When she was 20, Acemah opened a food booth called Crepe Escape at the Anchorage Market & Festival. It was a summer business she operated when she was home from college. She opened it again in Kodiak twelve years later, at the Kodiak Crab Festival. Bitanga was one of her employees.

 

“When I decided to stop doing the Crepe Escape, I thought he would be the perfect person to pass the baton to,” Acemah said.

 

Former Spirit of Youth honoree Marie Acemah and recent honoree Rafael Bitanga at Bitanga’s Crepe Escape food booth in Kodiak, Alaska.

 

For the past two years, Bitanga has owned and operated the Crepe Escape. His first booth was at the annual Kodiak Crab Festival, a five-day event over Memorial Day weekend that features about thirty booths sponsored by local organizations. The Crepe Escape was the only student-owned and organized booth.
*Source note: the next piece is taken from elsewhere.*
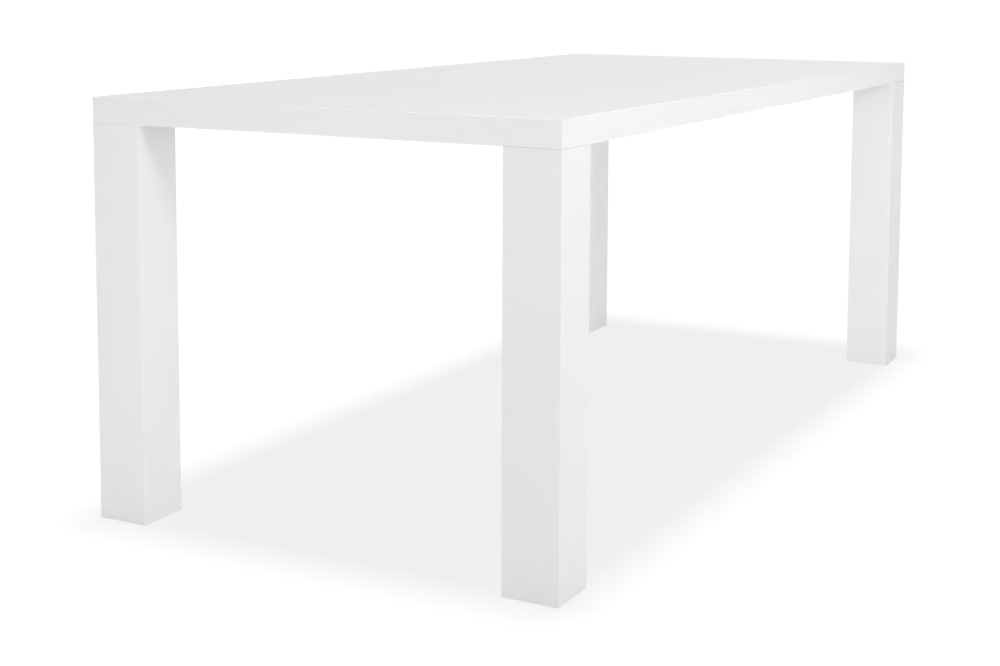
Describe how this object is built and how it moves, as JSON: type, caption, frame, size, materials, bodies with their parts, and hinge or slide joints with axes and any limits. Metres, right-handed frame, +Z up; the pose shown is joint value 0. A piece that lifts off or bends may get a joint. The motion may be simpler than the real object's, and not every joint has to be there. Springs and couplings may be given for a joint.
{
  "type": "parsons dining table",
  "caption": "Rectangular dining table with a plain gloss white slab top and square block legs whose outer faces run flush with its edges.",
  "frame": {"origin": "on the floor, under the middle of the top", "axes": "+X along the length, +Y across the width, away from the front long side, +Z up"},
  "size_m": [1.94, 0.905, 0.75],
  "materials": {
    "slab_lacquer": "MDF under high gloss white lacquer",
    "leg_lacquer": "MDF under high gloss white lacquer",
    "raw_mdf": "raw MDF",
    "pine": "planed, unfinished",
    "beech": "grooved dowel, unfinished",
    "honeycomb_paper": "expanded kraft paper honeycomb",
    "plate_zinc": "zinc plated",
    "bolt_zinc": "bright zinc plated",
    "insert_steel": "yellow zinc plated",
    "screw_steel": "yellow zinc plated",
    "glide_nylon": "moulded nylon"
  },
  "bodies": {
    "root": {"corner_block_back_left": "pine", "corner_block_back_right": "pine", "corner_block_front_left": "pine", "corner_block_front_right": "pine", "corner_plate_back_left": "plate_zinc", "corner_plate_back_right": "plate_zinc", "corner_plate_front_left": "plate_zinc", "corner_plate_front_right": "plate_zinc", "cross_rib_1": "raw_mdf", "cross_rib_2": "raw_mdf", "cross_rib_3": "raw_mdf", "edge_rail_back": "slab_lacquer", "edge_rail_front": "slab_lacquer", "edge_rail_left": "slab_lacquer", "edge_rail_right": "slab_lacquer", "frame_dowels": "beech", "glide_screws": "screw_steel", "honeycomb_bay_1": "honeycomb_paper", "honeycomb_bay_2": "honeycomb_paper", "honeycomb_bay_3": "honeycomb_paper", "honeycomb_bay_4": "honeycomb_paper", "honeycomb_end_left": "honeycomb_paper", "honeycomb_end_right": "honeycomb_paper", "leg_back_left_board_back": "leg_lacquer", "leg_back_left_board_front": "leg_lacquer", "leg_back_left_board_left": "leg_lacquer", "leg_back_left_board_right": "leg_lacquer", "leg_back_left_foot_block": "pine", "leg_back_left_glide": "glide_nylon", "leg_back_left_head_block": "pine", "leg_back_right_board_back": "leg_lacquer", "leg_back_right_board_front": "leg_lacquer", "leg_back_right_board_left": "leg_lacquer", "leg_back_right_board_right": "leg_lacquer", "leg_back_right_foot_block": "pine", "leg_back_right_glide": "glide_nylon", "leg_back_right_head_block": "pine", "leg_front_left_board_back": "leg_lacquer", "leg_front_left_board_front": "leg_lacquer", "leg_front_left_board_left": "leg_lacquer", "leg_front_left_board_right": "leg_lacquer", "leg_front_left_foot_block": "pine", "leg_front_left_glide": "glide_nylon", "leg_front_left_head_block": "pine", "leg_front_right_board_back": "leg_lacquer", "leg_front_right_board_front": "leg_lacquer", "leg_front_right_board_left": "leg_lacquer", "leg_front_right_board_right": "leg_lacquer", "leg_front_right_foot_block": "pine", "leg_front_right_glide": "glide_nylon", "leg_front_right_head_block": "pine", "leg_head_screws": "screw_steel", "plate_bolts": "bolt_zinc", "plate_washers": "bolt_zinc", "threaded_inserts": "insert_steel", "top_skin_lower": "slab_lacquer", "top_skin_upper": "slab_lacquer"}
  },
  "joints": []
}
After the festival, Bitanga took leftover ingredients and made a breakfast for the homeless, he also contributed 10 percent of the profits he made from the festival to the Brother Francis Shelter in Kodiak.

 

Acemah said Bitanga’s goal is to run the Crepe Escape as a community service venture in which he would help develop the entrepreneurial and culinary arts skills of youth in Kodiak, as well as continue his partnership with the shelter.

 

“Rafael’s dynamism and leadership skills are beyond his age,” Acemah said. “He has a strong inner drive that does not allow him to be any less than the best, and it has resulted in an academically, emotionally, and socially intelligent young man.”